Como ela morre. E se não houver famílias felizes?

Hoje ou há 50 anos, uma crise é uma crise. Nesta coprodução do D. Maria II com a companhia belga tg STAN, assistimos às de dois casais, em Lisboa e em Antuérpia, para debater a forma como a literatura nos transforma.

“Les familles heureuses se ressemblent toutes; les familles malheureuses sont malheureuses chacune à leur façon”, repete Isabel Abreu numa personagem a quem não conhecemos nome. Talvez seja o seu, Isabel, casada e com um filho em Lisboa em 1967, a aprender francês com um livro de Tolstoi para perceber que não sabe “como é que as pessoas conseguem viver normalmente”. Cinquenta anos depois, em Antuérpia, é o belga Frank Vercruyssen a tirar o peso ao mesmo livro, “Anna Karenina”, nesta coprodução do Teatro Nacional D. Maria II com a companhia belga tg STAN, que se estreia esta noite no Teatro Nacional, em Lisboa.

A história de dois casais em crise, um português (Isabel Abreu e Pedro Gil), outro belga (Jolente de Keersmaeker e Frank Vercruyssen) com “Anna Karenina” pelo meio, numa peça que, já se percebeu, não é uma adaptação da obra de Tolstoi mas de onde ela não desaparece nunca. O que há, explica Tiago Rodrigues, autor do texto e cocriador deste espetáculo sem encenador (e já aí vamos), é uma relação entre dois casais separados por 50 anos e uns milhares de quilómetros a partir deste livro que é “Anna Karenina” mas podia ser outro. Porque em “Como ela morre” não é a morte de Anna Karenina que importa. “O problema não é se ela morre ou não no livro, é o ‘como’, o detalhe, o pormenor da decisão desta palavra e não aquela que faz com que a literatura tenha ou possa ter nas nossas vidas”, diz Tiago Rodrigues acrescentando que o que vamos encontrar aqui é essa “apologia do poder da literatura”, que tentou dissecar com este texto, que foi sendo construído ao longo dos ensaios e que nos dizia há dois dias que até ao momento da estreia poderia ainda ser alterado.

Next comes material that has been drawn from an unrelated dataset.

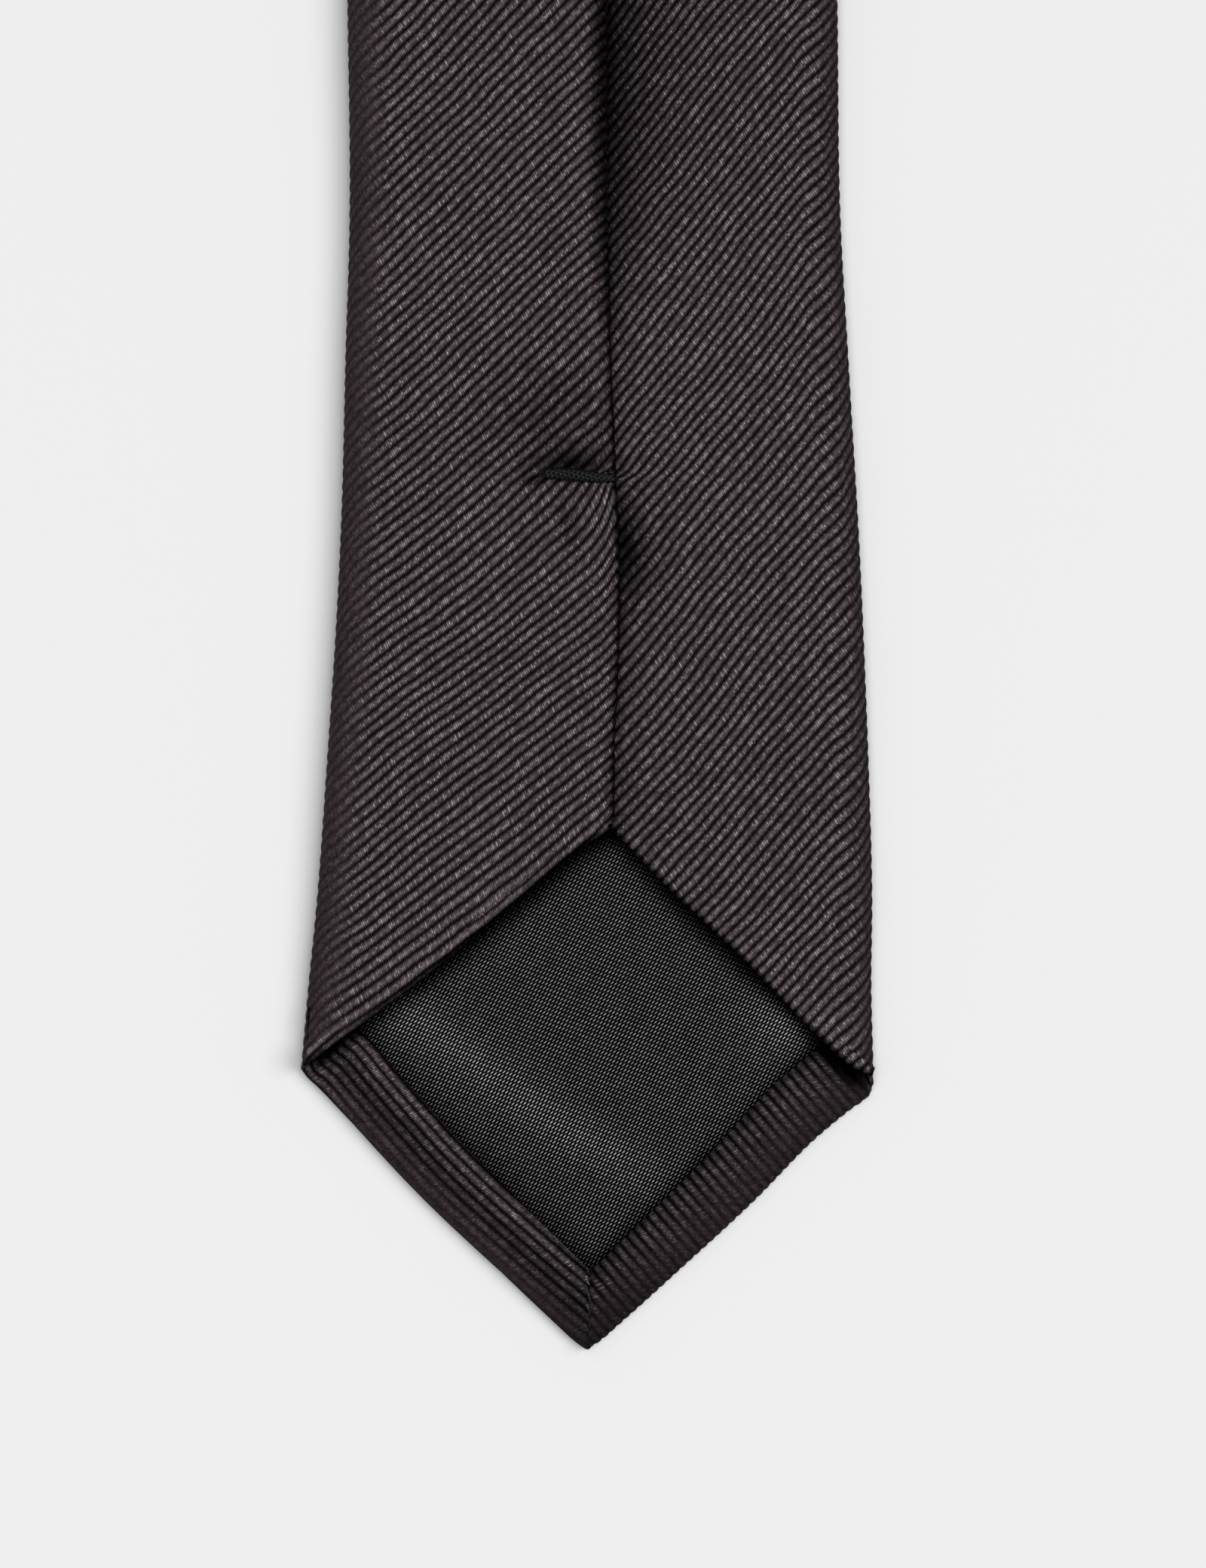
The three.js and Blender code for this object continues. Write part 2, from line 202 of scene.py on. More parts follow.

Versão radical de estar em palco

Para os quatro atores, os ensaios de palco começaram apenas há alguns dias e no ensaio de imprensa a que assistimos no início da semana a peça continuava a ser construída. Criação à medida do processo de trabalho da tg STAN, companhia com que Tiago Rodrigues trabalhou pela primeira vez há 20 anos e para a qual escreve agora o primeiro texto. “Mais do que não haver encenador”, explica, “não há uma decisão completamente fechada de como propor este espetáculo. Há um mapa do que pode acontecer em palco, há obviamente um grande rigor na relação com o texto, mas depois o Pedro, a Isabel, o Frank e a Jolente tomam também em palco decisões a cada noite em função daquilo que é o debate que fizemos à volta de a mesa [nos ensaios de mesa que no caso deles se prolongam praticamente até à estreia] e que agora estamos a fazer ainda em palco.”

Com todos os riscos que há em fazer um espetáculo que se faz a cada noite, sem marcações nem grandes regras, Tiago Rodrigues vê aqui “uma versão radical de estar em palco”, ao dar importância ao teatro com tudo o que ele tem de imprevisível. “Sabemos quais são os ingredientes, sabemos quais são as regras do jogo. Eles estão em palco com um texto que lhes propus a continuar uma conversa que nós temos e a partilhá-la com o público, o que significa que a cada noite podem surgir ideias. Se surgirem, por que é que havemos de fingir que essas ideias não surgiram? Por que é que não havemos de as perseguir nessa noite?”